• Source data:

◇ ◇ ◇ ◇ ◇

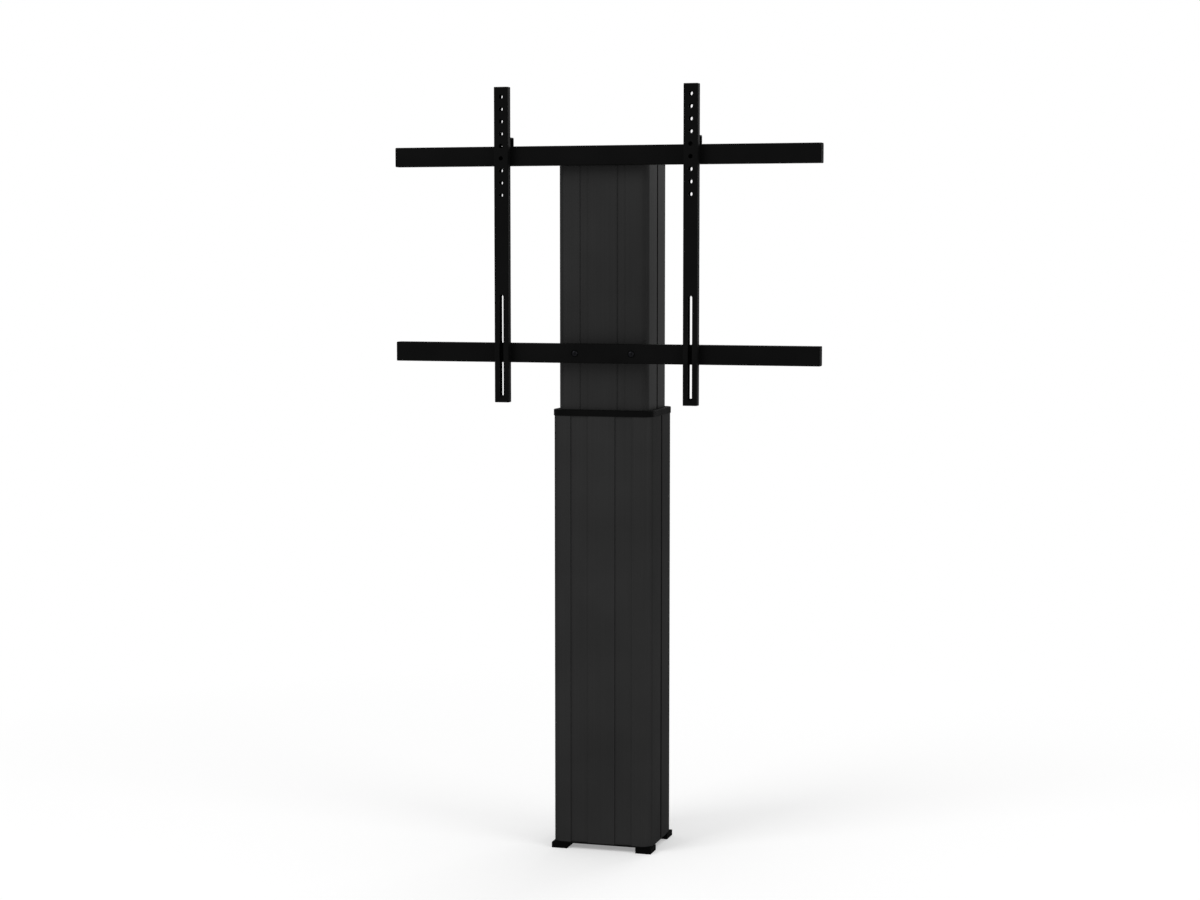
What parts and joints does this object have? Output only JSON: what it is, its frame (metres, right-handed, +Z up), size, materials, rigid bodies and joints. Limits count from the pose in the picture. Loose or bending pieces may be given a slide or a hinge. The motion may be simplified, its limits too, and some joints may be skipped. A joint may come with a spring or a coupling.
{
  "type": "tv lift mechanism",
  "caption": "Floor standing electric television lift: telescoping column with crossbars and two perforated screen arms.",
  "frame": {"origin": "on the floor, in the middle of the outer box of the whole lift as pictured", "axes": "+X along the crossbars to the viewer's right, +Y from the screen back to the wall, +Z up"},
  "size_m": [0.9, 0.2222, 1.5835],
  "materials": {
    "column_anodised": "black anodised, satin",
    "inner_anodised": "black anodised, satin",
    "collar_plastic": "moulded black, fine grain",
    "plate_painted": "black powder coat",
    "foot_rubber": "moulded black",
    "head_painted": "black powder coat over a casting",
    "bar_painted": "black powder coat, satin",
    "arm_painted": "black powder coat, satin",
    "plug_plastic": "moulded black",
    "screw_zinc": "zinc plated",
    "screw_black": "black oxide",
    "spacer_aluminium": "black anodised bar",
    "spindle_steel": "ground",
    "bearing_steel": "polished",
    "gear_plastic": "natural acetal",
    "case_aluminium": "die cast",
    "motor_painted": "black paint",
    "tube_steel": "grey paint",
    "tube_aluminium": "natural anodised",
    "nut_brass": "turned",
    "rod_end_steel": "zinc plated",
    "box_plastic": "moulded black",
    "glide_plastic": "natural acetal"
  },
  "bodies": {
    "base": {"outer_column": "column_anodised", "column_collar": "collar_plastic", "base_plate": "plate_painted", "feet": "foot_rubber", "base_corner_screws": "screw_zinc", "bearing_outer_races": "bearing_steel", "gear_case_base": "case_aluminium", "gear_case_cover": "case_aluminium", "gear_case_screws": "screw_zinc", "motor_body": "motor_painted", "motor_screws": "screw_zinc", "actuator_tube": "tube_steel", "actuator_bush": "gear_plastic", "control_box": "box_plastic", "control_box_lid": "box_plastic", "power_inlet": "box_plastic", "power_inlet_pins": "nut_brass", "power_inlet_screws": "screw_black", "upper_glides": "glide_plastic"},
    "lift": {"inner_column": "inner_anodised", "head_casting": "head_painted", "head_screws": "screw_black", "upper_bar": "bar_painted", "upper_bar_inserts": "screw_zinc", "upper_bar_bolts": "screw_zinc", "upper_bar_spacer": "spacer_aluminium", "lower_bar": "bar_painted", "lower_bar_sleeves": "screw_zinc", "lower_bar_bolts": "screw_black", "lower_bar_nuts": "screw_zinc", "lower_bar_spacer": "spacer_aluminium", "spacer_screws": "screw_black", "drive_nut": "nut_brass", "push_tube": "tube_aluminium", "rod_end": "rod_end_steel", "cross_bracket": "plate_painted", "cross_bracket_screws": "screw_black", "clevis_pin": "spindle_steel", "lower_glides": "glide_plastic", "upper_bar_plugs": "plug_plastic", "lower_bar_plugs": "plug_plastic"},
    "spindle_body": {"spindle": "spindle_steel", "spindle_gear": "gear_plastic", "spindle_guide_ring": "gear_plastic", "bearing_inner_races": "bearing_steel"},
    "motor_rotor": {"motor_shaft": "spindle_steel", "motor_pinion": "bearing_steel"},
    "left_arm_body": {"left_arm": "arm_painted", "left_arm_plugs": "plug_plastic", "left_arm_hook": "arm_painted", "left_level_screw": "screw_zinc", "left_lock_screw": "screw_black"},
    "right_arm_body": {"right_arm": "arm_painted", "right_arm_plugs": "plug_plastic", "right_arm_hook": "arm_painted", "right_level_screw": "screw_zinc", "right_lock_screw": "screw_black"}
  },
  "joints": [
    {"name": "lift_slide", "type": "slide", "parent": "base", "child": "lift", "axis": [0, 0, 1], "range_m": [-0.09, 0.56]},
    {"name": "spindle_turn", "type": "hinge", "parent": "base", "child": "spindle_body", "pos_m": [-0.0115, 0.02315, 0.06], "axis": [0, 0, 1], "range_deg": [-4060, 25210]},
    {"name": "motor_turn", "type": "hinge", "parent": "base", "child": "motor_rotor", "pos_m": [0.0465, 0.02315, 0.06], "axis": [0, 0, 1], "range_deg": [-79210, 12738.6]},
    {"name": "left_arm_slide", "type": "slide", "parent": "lift", "child": "left_arm_body", "axis": [1, 0, 0], "range_m": [-0.2, 0.08]},
    {"name": "right_arm_slide", "type": "slide", "parent": "lift", "child": "right_arm_body", "axis": [1, 0, 0], "range_m": [-0.08, 0.2]}
  ],
  "couplings": [
    {"joint": "spindle_turn", "follows": "lift_slide", "rad_per_m": 785.4},
    {"joint": "motor_turn", "follows": "lift_slide", "rad_per_m": -2468.4}
  ]
}
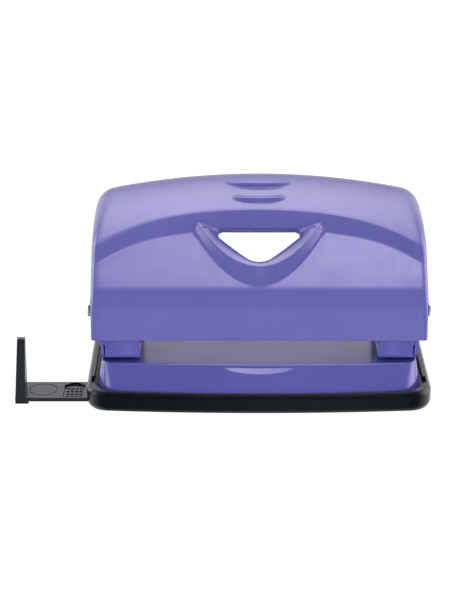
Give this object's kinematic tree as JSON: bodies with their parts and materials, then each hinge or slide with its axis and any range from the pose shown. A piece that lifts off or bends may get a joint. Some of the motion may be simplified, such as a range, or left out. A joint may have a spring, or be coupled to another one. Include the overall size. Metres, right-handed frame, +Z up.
{
  "type": "paper hole punch",
  "caption": "Desk paper punch: purple pressed-steel lever handle with a finger hole, painted base plate, punch heads, black chip tray and sliding paper guide.",
  "frame": {"origin": "centre of the chip tray's flat underside, on the desk", "axes": "+Z up; -Y the side that the paper goes in; +X along the punch, away from the paper guide's stop"},
  "size_m": [0.1231, 0.0904, 0.0602],
  "materials": {
    "handle_paint": "glossy purple enamel on pressed steel",
    "base_paint": "glossy purple enamel on pressed steel",
    "bracket_paint": "glossy purple enamel on bent steel",
    "tray_plastic": "satin black moulded plastic",
    "guide_plastic": "satin black moulded plastic",
    "pressed_steel": "plain ground or zinc-plated steel",
    "chrome_rivet": "bright domed rivet head",
    "spring_wire": "drawn spring wire"
  },
  "bodies": {
    "base": {"base_plate": "base_paint", "punch_bracket_left": "bracket_paint", "punch_bracket_right": "bracket_paint", "bracket_rivet_left_1": "pressed_steel", "bracket_rivet_left_2": "pressed_steel", "bracket_rivet_right_1": "pressed_steel", "bracket_rivet_right_2": "pressed_steel", "axle_rivet_left": "chrome_rivet", "axle_rivet_right": "chrome_rivet", "axle_washer_left": "pressed_steel", "axle_washer_right": "pressed_steel", "return_spring_left": "spring_wire", "return_spring_right": "spring_wire"},
    "handle_lever": {"handle": "handle_paint", "pressure_bar": "pressed_steel"},
    "pin_left": {"punch_pin_left": "pressed_steel", "pin_clip_left": "pressed_steel"},
    "pin_right": {"punch_pin_right": "pressed_steel", "pin_clip_right": "pressed_steel"},
    "tray": {"chip_tray": "tray_plastic"},
    "guide": {"paper_guide": "guide_plastic"}
  },
  "joints": [
    {"name": "handle_pivot", "type": "hinge", "parent": "base", "child": "handle_lever", "pos_m": [0, -0.034, 0.0291], "axis": [-1, 0, 0], "range_deg": [0, 25], "stiffness_Nm_per_rad": 0.6, "springref_deg": -17.19},
    {"name": "pin_left_slide", "type": "slide", "parent": "base", "child": "pin_left", "axis": [0, 0, -1], "range_m": [0, 0.0058], "deforming": ["return_spring_left"]},
    {"name": "pin_right_slide", "type": "slide", "parent": "base", "child": "pin_right", "axis": [0, 0, -1], "range_m": [0, 0.0058], "deforming": ["return_spring_right"]},
    {"name": "tray_hinge", "type": "hinge", "parent": "base", "child": "tray", "pos_m": [0, 0.038, 0.0045], "axis": [1, 0, 0], "range_deg": [0, 30]},
    {"name": "guide_slide", "type": "slide", "parent": "tray", "child": "guide", "axis": [-1, 0, 0], "range_m": [-0.0045, 0.0795]}
  ],
  "couplings": [
    {"joint": "pin_left_slide", "follows": "handle_pivot", "m_per_rad": 0.0124},
    {"joint": "pin_right_slide", "follows": "handle_pivot", "m_per_rad": 0.0124}
  ]
}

◇ ◇ ◇ ◇ ◇

• Short task: Tally up how many lines in the preceding listing contain the word "axis". Give nothing but the number.

• Exercise solution: 11